Two great models for beginning birders are Nikon Monarchs and Leupold Yosemites (especially for younger birders). We suggest getting 7-power or 8-power binoculars—they’re a nice mix of magnification while still allowing you a wide enough view that your bird won’t be constantly hopping out of your image. Here’s more advice about buying optics without breaking the bank.
2. Field Guide. Once you start seeing birds, you’ll start wondering what they are. An informal poll of my coworkers showed a clear field guide favorite: the Sibley Guide, in either its full North America version or smaller, more portable Eastern and Western editions. Other useful guides are Kaufman’s, Peterson’s, the National Geographic guide, and Crossley’s recently published tome (see earlier post). Don’t forget that on the Web you can get information and sounds for nearly 600 species for free on our All About Birds site.
3. Bird Feeders. With binoculars for viewing and a guide to help you figure out what’s what, the next step is to bring the birds into your backyard, where you can get a good look at them. Bird feeders come in all types: we recommend starting with a black-oil sunflower feeder, add a suet feeder in winter and a hummingbird feeder in summer (or all year in parts of the continent). From there you can diversify to millet, thistle seeds, mealworms, and fruit to attract other types of species. Our Attract Birds section is a great place to learn about this.
4. Spotting scope. By this point in our list, you’ve got pretty much all the gear you need to be a birder… until you start looking at those ducks on the far side of the pond, or shorebirds in mudflats, or that Golden Eagle perched on a tree limb a quarter-mile away. Though they’re not cheap, spotting scopes are indispensable for getting those last few clues about a species’ ID—or to simply revel in intricate plumage details that can be brought to life only with a 20x to 60x zoom. And scopes, like binoculars, are coming down in price while going up in quality—see a spotting scope comparison we conducted in Living Bird magazine a few years ago.
5. Camera. With the proliferation of digital gadgetry, you can take photos anywhere, anytime. Snapping even a blurry photo of a bird can help you or others clinch its ID. And birds are innately artistic creatures—more and more amateur photographers are connecting with birds through taking gorgeous pictures. See our Facebook albums, Birdshare group on Flickr, and Featured Photographer galleries for inspiration. There’s also the growing practice of digiscoping—pointing your camera through a spotting scope or binoculars. Even a cell phone will work—see this gallery and tips from Cornell Lab staffer Charles Eldermire.
6. Skills. Once you’re outside and surrounded by birds, we recommend practicing a four-step approach to identification. First you judge the bird’s size and shape; then look for its main color pattern; take note of its behavior; and factor in what habitat it’s in. We’ve got free online tutorials to let you practice each of these skills, and a free Inside Birding video series that walks you through each one.

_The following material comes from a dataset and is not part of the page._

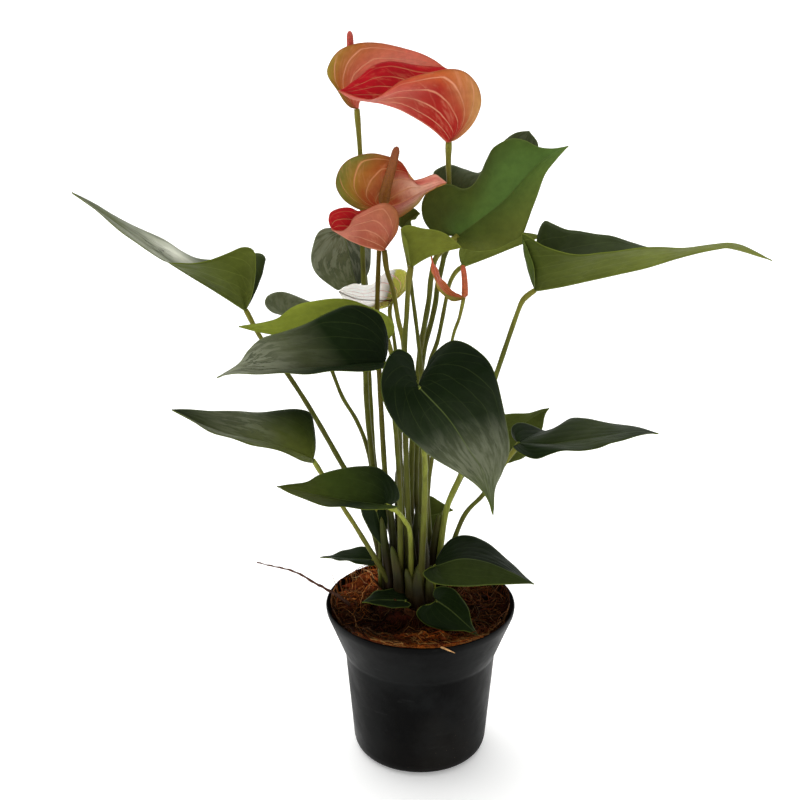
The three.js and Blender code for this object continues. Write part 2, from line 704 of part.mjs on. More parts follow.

7. Records. Birders like the ones who inspired The Big Year are called listers—people who love (or are obsessed with) compiling lists of the species they’ve seen. But you don’t have to be a lister to reap benefits of writing down what you see—think of notes as a kind of diary with a focus, chronicling the days of your life through the birds you’ve seen and places you’ve been. Many people keep their records online in our free eBird project, which keeps track of every place and day you go bird watching, allows you to enter notes and share sightings with friends, and explore the data all eBirders have entered.
8. Apps. If you have a smartphone, you can carry a bookshelf in your pocket. Most of the field guides mentioned above are available as apps, and most of them add in sounds you can listen to as well. For finding where birds are, Birdseye is an amazingly useful tool for the iPhone. It pulls recent data from our eBird project to show you maps—and even give you directions—to birds that are near you. For passing time (if you get tired of Angry Birds) try the Cornell Lab Bird Q&A app for iPhone from Tipitap, with quizzes, quirky questions, photos, and sounds. And our All About Birds species guide works on mobile devices, giving you access to free ID information and sound recordings straight from your phone’s Internet browser.
9. Connections. Bird watching can be a relaxing solo pursuit—a walk in the woods decorated with bird sightings. But birding is also a social endeavor, and the best way to learn is from other people. A great way to connect with people is to look on birdingonthe.net and sign up for a listserv for your area. You’ll get emails that will tell you what people have been seeing, announce local bird outings, and connect you with members of your local birding club. There’s a decent chance that someone’s leading a bird walk near you this weekend—and they’d love to have you come along.